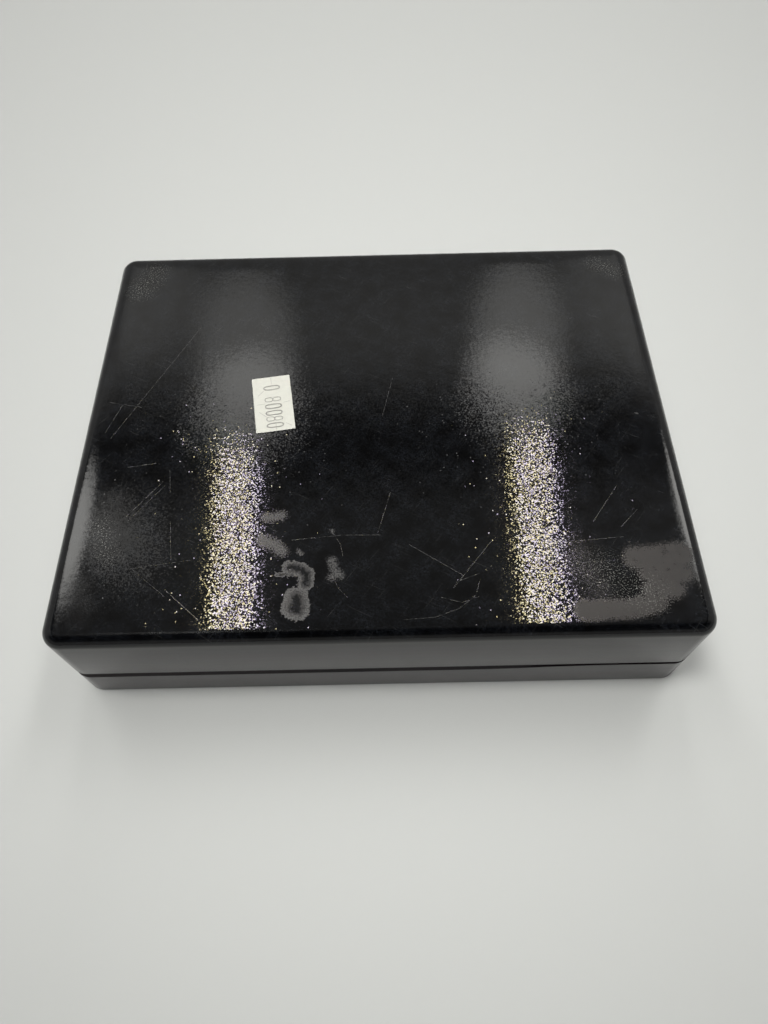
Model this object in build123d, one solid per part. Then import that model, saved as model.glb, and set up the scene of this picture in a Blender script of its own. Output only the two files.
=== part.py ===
"""A low rectangular lacquered box with a lid that lifts off.

The box is built as a maker builds one in wood. The base is a mitred frame of four boards round a floor
panel that is let into a rebate. Four thin collar boards stand inside it, rise above its rim and locate the
lid. The lid is a mitred frame of four boards under a slightly crowned top panel. Hidden keys cross every
mitre. A felt sheet lies on the floor, and a small paper label is stuck on the top.

Units are millimetres. +Z is up, +X runs along the long side and +Y to the back. The origin is the centre
of the underside, on the surface that the box stands on.
"""

from build123d import *
import os

# Overall outside sizes
BOX_WIDTH = 180.0
BOX_DEPTH = 146.5
BASE_HEIGHT = 14.8
LID_HEIGHT = 24.2

# Eased edges. The bevel round the base's rim leaves a dark groove under the lid's edge.
CORNER_RADIUS = 5.4
TOP_EDGE_RADIUS = 3.4
FOOT_EDGE_RADIUS = 0.4
BASE_RIM_BEVEL = 2.0
LID_RIM_RADIUS = 0.6

# Crown of the top, which is flat in the middle and falls away in an arc near its edges
CROWN_MARGIN = 9.0
CROWN_DROP = 0.35

# Boards
WALL = 6.0
TOP_PANEL = 5.5
TOP_PANEL_FIELD = 1.0
FLOOR_PANEL = 4.5
FLOOR_REBATE = 3.0
GLUE_LINE = 0.05

# Collar that locates the lid
COLLAR_BOARD = 2.5
COLLAR_RISE = 5.5
COLLAR_PLAY = 0.6
COLLAR_LEAD = 0.8

# Keys across the mitres
KEY_THICKNESS = 1.5
KEY_WIDTH = 4.4
KEY_COVER = 2.0

# Felt sheet on the floor
FELT = 1.8
FELT_GAP = 0.3
FELT_CORNER_RADIUS = 2.0
FELT_EDGE_RADIUS = 0.6

# Paper label on the top
LABEL_LENGTH = 21.5
LABEL_WIDTH = 12.0
LABEL_PAPER = 0.12
LABEL_X = -32.0
LABEL_Y = 4.9
LABEL_TURN = 7.8

# How far a cutting tool runs past the wood that it cuts
OVERCUT = 2.0

# Levels that follow from the sizes above
RIM_Z = BASE_HEIGHT
TOP_Z = BASE_HEIGHT + LID_HEIGHT
LID_WALL_TOP_Z = TOP_Z - TOP_PANEL
COLLAR_TOP_Z = RIM_Z + COLLAR_RISE

# Clear room inside the walls, and inside the collar
WELL_WIDTH = BOX_WIDTH - 2 * WALL
WELL_DEPTH = BOX_DEPTH - 2 * WALL
INNER_WIDTH = WELL_WIDTH - 2 * COLLAR_BOARD
INNER_DEPTH = WELL_DEPTH - 2 * COLLAR_BOARD

# The four sides, each a quarter turn on from the one before
SIDES = ("front", "right", "back", "left")
CORNERS = ((1, 1), (1, -1), (-1, 1), (-1, -1))


def rounded_block(width, depth, radius, low, high):
    """A block with rounded vertical corners, centred on the Z axis."""
    return Pos(0, 0, low) * extrude(RectangleRounded(width, depth, radius), high - low)


def square_block(width, depth, low, high):
    """A block with square corners, centred on the Z axis."""
    return Pos(0, 0, low) * extrude(Rectangle(width, depth), high - low)


def edges_at(shape, z):
    """The edges of a shape that lie flat at one height."""
    return shape.edges().filter_by_position(Axis.Z, z, z)


def board_room(side, low, high):
    """The room that one board of a mitred frame takes, between the 45 degree planes at its two ends."""
    along, across = BOX_WIDTH, BOX_DEPTH
    if side in ("left", "right"):
        along, across = BOX_DEPTH, BOX_WIDTH
    reach = WALL + COLLAR_BOARD + OVERCUT
    outer, inner = along / 2 + OVERCUT, along / 2 - reach
    near, far = -across / 2 - OVERCUT, -across / 2 + reach
    plan = Polygon((-outer, near), (outer, near), (inner, far), (-inner, far), align=None)
    return Pos(0, 0, low) * Rot(0, 0, 90 * SIDES.index(side)) * extrude(plan, high - low)


def mitred_boards(frame, low, high):
    """Cuts a whole frame into its four boards, by side."""
    return {side: frame & board_room(side, low - OVERCUT, high + OVERCUT) for side in SIDES}


def corner_keys(span, play):
    """Four keys, one across the mitre at each corner, in the middle of the wall. Play makes them slots."""
    low, high = span
    key = Box(KEY_THICKNESS + 2 * play, KEY_WIDTH + 2 * play, high - low + 2 * play)
    keys = []
    for sign_x, sign_y in CORNERS:
        x = sign_x * (BOX_WIDTH - WALL) / 2
        y = sign_y * (BOX_DEPTH - WALL) / 2
        keys.append(Pos(x, y, (low + high) / 2) * Rot(0, 0, 45 * sign_x * sign_y) * key)
    return keys


def base_key_span():
    """The lowest and highest point of the base keys, which stay above the floor rebate."""
    return FLOOR_PANEL + KEY_COVER, RIM_Z - KEY_COVER


def lid_key_span():
    """The lowest and highest point of the lid keys."""
    return RIM_Z + KEY_COVER, LID_WALL_TOP_Z - KEY_COVER


def cut_key_slots(frame, span):
    """Cuts the slots of the keys out of a frame."""
    for slot in corner_keys(span, GLUE_LINE):
        frame = frame - slot
    return frame


def base_boards():
    """The four base walls, with the floor rebate, the key slots, a bevelled rim and a rounded foot edge."""
    frame = rounded_block(BOX_WIDTH, BOX_DEPTH, CORNER_RADIUS, 0, RIM_Z)
    frame = fillet(edges_at(frame, 0), FOOT_EDGE_RADIUS)
    frame = chamfer(edges_at(frame, RIM_Z), BASE_RIM_BEVEL)
    frame = frame - square_block(WELL_WIDTH, WELL_DEPTH, -OVERCUT, RIM_Z + OVERCUT)
    rebate_width = WELL_WIDTH + 2 * FLOOR_REBATE
    rebate_depth = WELL_DEPTH + 2 * FLOOR_REBATE
    frame = frame - square_block(rebate_width, rebate_depth, -OVERCUT, FLOOR_PANEL)
    return mitred_boards(cut_key_slots(frame, base_key_span()), 0, RIM_Z)


def floor_panel():
    """The floor board, which fills the rebate in the base walls."""
    width = WELL_WIDTH + 2 * (FLOOR_REBATE - GLUE_LINE)
    depth = WELL_DEPTH + 2 * (FLOOR_REBATE - GLUE_LINE)
    return square_block(width, depth, 0, FLOOR_PANEL)


def collar_boards():
    """Four thin boards inside the base walls. Above the rim they stand back, so that the lid slides over."""
    frame = square_block(WELL_WIDTH, WELL_DEPTH, FLOOR_PANEL, RIM_Z)
    tongue_width = WELL_WIDTH - 2 * COLLAR_PLAY
    tongue_depth = WELL_DEPTH - 2 * COLLAR_PLAY
    tongue = square_block(tongue_width, tongue_depth, FLOOR_PANEL, COLLAR_TOP_Z)
    tongue = chamfer(edges_at(tongue, COLLAR_TOP_Z), COLLAR_LEAD)
    room = square_block(INNER_WIDTH, INNER_DEPTH, FLOOR_PANEL - OVERCUT, COLLAR_TOP_Z + OVERCUT)
    return mitred_boards(frame + tongue - room, FLOOR_PANEL, COLLAR_TOP_Z)


def floor_felt():
    """The felt sheet, which lies loose on the floor panel inside the collar."""
    width = INNER_WIDTH - 2 * FELT_GAP
    depth = INNER_DEPTH - 2 * FELT_GAP
    top = FLOOR_PANEL + FELT
    felt = rounded_block(width, depth, FELT_CORNER_RADIUS, FLOOR_PANEL, top)
    return fillet(edges_at(felt, top), FELT_EDGE_RADIUS)


def lid_boards():
    """The four lid walls, with key slots and a rounded rim edge."""
    frame = rounded_block(BOX_WIDTH, BOX_DEPTH, CORNER_RADIUS, RIM_Z, LID_WALL_TOP_Z)
    frame = fillet(edges_at(frame, RIM_Z), LID_RIM_RADIUS)
    frame = frame - square_block(WELL_WIDTH, WELL_DEPTH, RIM_Z - OVERCUT, TOP_Z)
    return mitred_boards(cut_key_slots(frame, lid_key_span()), RIM_Z, LID_WALL_TOP_Z)


def crown_vault(across, along):
    """A long vault whose roof is flat in the middle and falls away in an arc at both sides of one width."""
    radius = (CROWN_MARGIN**2 + CROWN_DROP**2) / (2 * CROWN_DROP)
    run = CROWN_MARGIN + OVERCUT
    fall = radius - (radius**2 - run**2) ** 0.5
    flat, edge = across / 2 - CROWN_MARGIN, across / 2 + OVERCUT
    low = LID_WALL_TOP_Z - TOP_PANEL_FIELD - OVERCUT
    roof = Line((-flat, TOP_Z), (flat, TOP_Z))
    right = TangentArc((flat, TOP_Z), (edge, TOP_Z - fall), tangent=(1, 0))
    left = TangentArc((-flat, TOP_Z), (-edge, TOP_Z - fall), tangent=(-1, 0))
    below = Polyline((edge, TOP_Z - fall), (edge, low), (-edge, low), (-edge, TOP_Z - fall))
    section = make_face(Plane.XZ * (Curve() + [roof, right, below, left]))
    return extrude(section, along / 2 + OVERCUT, both=True)


def top_panel():
    """The crowned top board with its rounded edge, and the field under it that drops between the walls."""
    board = rounded_block(BOX_WIDTH, BOX_DEPTH, CORNER_RADIUS, LID_WALL_TOP_Z, TOP_Z)
    board = fillet(edges_at(board, TOP_Z), TOP_EDGE_RADIUS)
    board = board & crown_vault(BOX_WIDTH, BOX_DEPTH) & Rot(0, 0, 90) * crown_vault(BOX_DEPTH, BOX_WIDTH)
    field_width = WELL_WIDTH - 2 * GLUE_LINE
    field_depth = WELL_DEPTH - 2 * GLUE_LINE
    return board + square_block(field_width, field_depth, LID_WALL_TOP_Z - TOP_PANEL_FIELD, LID_WALL_TOP_Z)


def price_label():
    """The paper label, stuck on the top with its long side nearly along Y."""
    paper = Box(LABEL_WIDTH, LABEL_LENGTH, LABEL_PAPER, align=(Align.CENTER, Align.CENTER, Align.MIN))
    return Pos(LABEL_X, LABEL_Y, TOP_Z) * Rot(0, 0, LABEL_TURN) * paper


def write(name, shape):
    """Writes one node."""
    export_step(shape, os.path.join("parts", name + ".step"))


os.makedirs("parts", exist_ok=True)

write("base_floor_panel", floor_panel())
for side, board in base_boards().items():
    write(f"base_{side}_wall", board)
write("base_corner_keys", Compound(children=corner_keys(base_key_span(), 0)))
for side, board in collar_boards().items():
    write(f"collar_{side}", board)
write("floor_felt", floor_felt())

write("lid_top_panel", top_panel())
for side, board in lid_boards().items():
    write(f"lid_{side}_wall", board)
write("lid_corner_keys", Compound(children=corner_keys(lid_key_span(), 0)))
write("price_label", price_label())
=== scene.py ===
"""Dresses the low black lacquered box with its lift-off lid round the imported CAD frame.

The frame gives the place and size of every board. The outside of the lid and of the base is one unbroken
coat of sprayed lacquer, so one shell stands for the boards of each. The collar boards and the hidden keys
keep their CAD shapes. The felt and the paper label are pieces of their own. Sizes in the script are
millimetres in the frame's own axes: +X along the long side, +Y to the back and +Z up, with the origin under
the middle of the box.
"""

from __future__ import annotations

import logging
import math
from collections.abc import Callable, Iterator
from contextlib import contextmanager
from dataclasses import dataclass, field
from enum import Enum
from functools import reduce

import bmesh
import bpy
from mathutils import Matrix, Vector

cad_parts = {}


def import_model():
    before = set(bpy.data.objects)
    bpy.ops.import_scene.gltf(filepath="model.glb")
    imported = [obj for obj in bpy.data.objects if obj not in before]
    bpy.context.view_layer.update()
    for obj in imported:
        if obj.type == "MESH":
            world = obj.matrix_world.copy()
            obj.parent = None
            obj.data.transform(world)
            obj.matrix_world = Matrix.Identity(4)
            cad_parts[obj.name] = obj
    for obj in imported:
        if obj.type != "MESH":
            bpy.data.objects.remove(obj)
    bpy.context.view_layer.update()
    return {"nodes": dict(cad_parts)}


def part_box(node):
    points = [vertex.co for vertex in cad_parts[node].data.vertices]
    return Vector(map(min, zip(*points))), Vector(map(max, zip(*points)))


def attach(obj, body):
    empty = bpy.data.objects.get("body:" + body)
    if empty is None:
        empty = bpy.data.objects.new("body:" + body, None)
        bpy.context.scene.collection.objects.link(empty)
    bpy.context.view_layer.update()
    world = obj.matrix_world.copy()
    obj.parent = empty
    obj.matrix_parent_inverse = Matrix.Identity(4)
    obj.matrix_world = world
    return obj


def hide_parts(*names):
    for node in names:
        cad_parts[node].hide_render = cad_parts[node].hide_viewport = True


LOG = logging.getLogger("lacquer_box")
MM = 0.001
CLOSE = 1e-6

Point = tuple[float, float]
Triple = tuple[float, float, float]
Colour = tuple[float, float, float, float]
Tree = bpy.types.NodeTree
Socket = bpy.types.NodeSocket
Material = bpy.types.Material
Object = bpy.types.Object


def linear(code: str) -> Colour:
    """Turns an sRGB hex colour to the linear colour that the shaders work in.

    Args:
        code: Six hex digits, with or without a leading hash.

    Returns:
        Red, green, blue and an alpha of one.
    """
    digits = code.lstrip("#")
    channels = []
    for start in (0, 2, 4):
        value = int(digits[start:start + 2], 16) / 255
        channels.append(value / 12.92 if value <= 0.04045 else ((value + 0.055) / 1.055) ** 2.4)
    return (channels[0], channels[1], channels[2], 1.0)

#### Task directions
All lines from the beginning of the material above through the one with "FELT_EDGE_RADIUS = 0.6" need to be returned exactly; please return those and only those.

#### Output
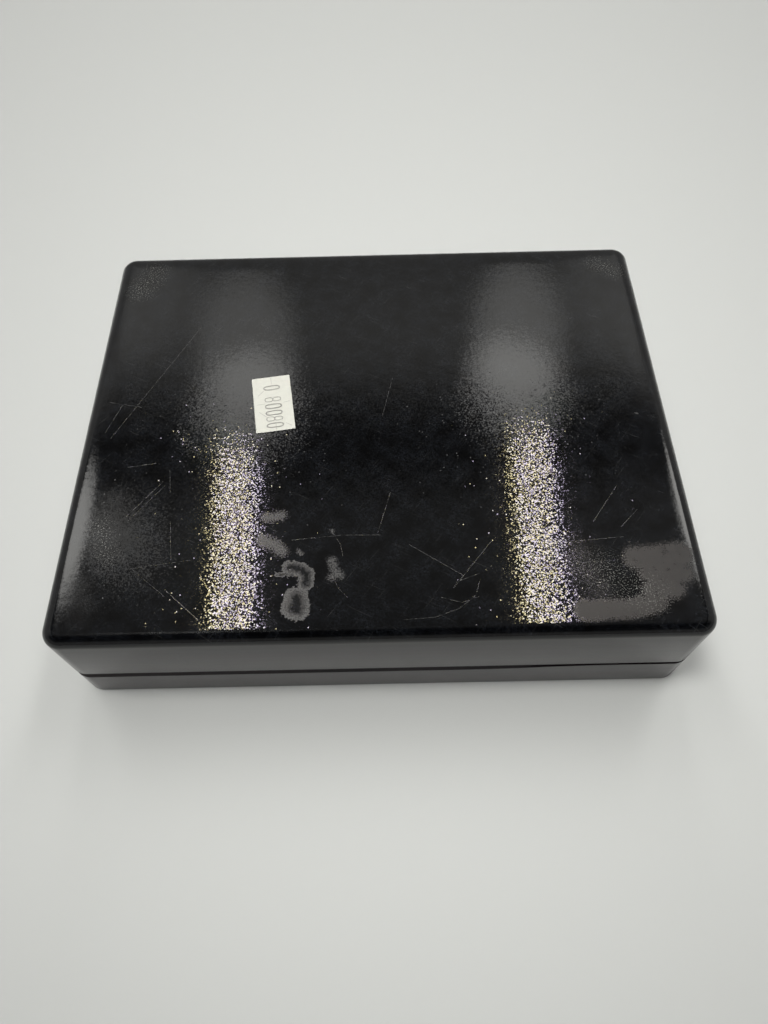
Model this object in build123d, one solid per part. Then import that model, saved as model.glb, and set up the scene of this picture in a Blender script of its own. Output only the two files.
=== part.py ===
"""A low rectangular lacquered box with a lid that lifts off.

The box is built as a maker builds one in wood. The base is a mitred frame of four boards round a floor
panel that is let into a rebate. Four thin collar boards stand inside it, rise above its rim and locate the
lid. The lid is a mitred frame of four boards under a slightly crowned top panel. Hidden keys cross every
mitre. A felt sheet lies on the floor, and a small paper label is stuck on the top.

Units are millimetres. +Z is up, +X runs along the long side and +Y to the back. The origin is the centre
of the underside, on the surface that the box stands on.
"""

from build123d import *
import os

# Overall outside sizes
BOX_WIDTH = 180.0
BOX_DEPTH = 146.5
BASE_HEIGHT = 14.8
LID_HEIGHT = 24.2

# Eased edges. The bevel round the base's rim leaves a dark groove under the lid's edge.
CORNER_RADIUS = 5.4
TOP_EDGE_RADIUS = 3.4
FOOT_EDGE_RADIUS = 0.4
BASE_RIM_BEVEL = 2.0
LID_RIM_RADIUS = 0.6

# Crown of the top, which is flat in the middle and falls away in an arc near its edges
CROWN_MARGIN = 9.0
CROWN_DROP = 0.35

# Boards
WALL = 6.0
TOP_PANEL = 5.5
TOP_PANEL_FIELD = 1.0
FLOOR_PANEL = 4.5
FLOOR_REBATE = 3.0
GLUE_LINE = 0.05

# Collar that locates the lid
COLLAR_BOARD = 2.5
COLLAR_RISE = 5.5
COLLAR_PLAY = 0.6
COLLAR_LEAD = 0.8

# Keys across the mitres
KEY_THICKNESS = 1.5
KEY_WIDTH = 4.4
KEY_COVER = 2.0

# Felt sheet on the floor
FELT = 1.8
FELT_GAP = 0.3
FELT_CORNER_RADIUS = 2.0
FELT_EDGE_RADIUS = 0.6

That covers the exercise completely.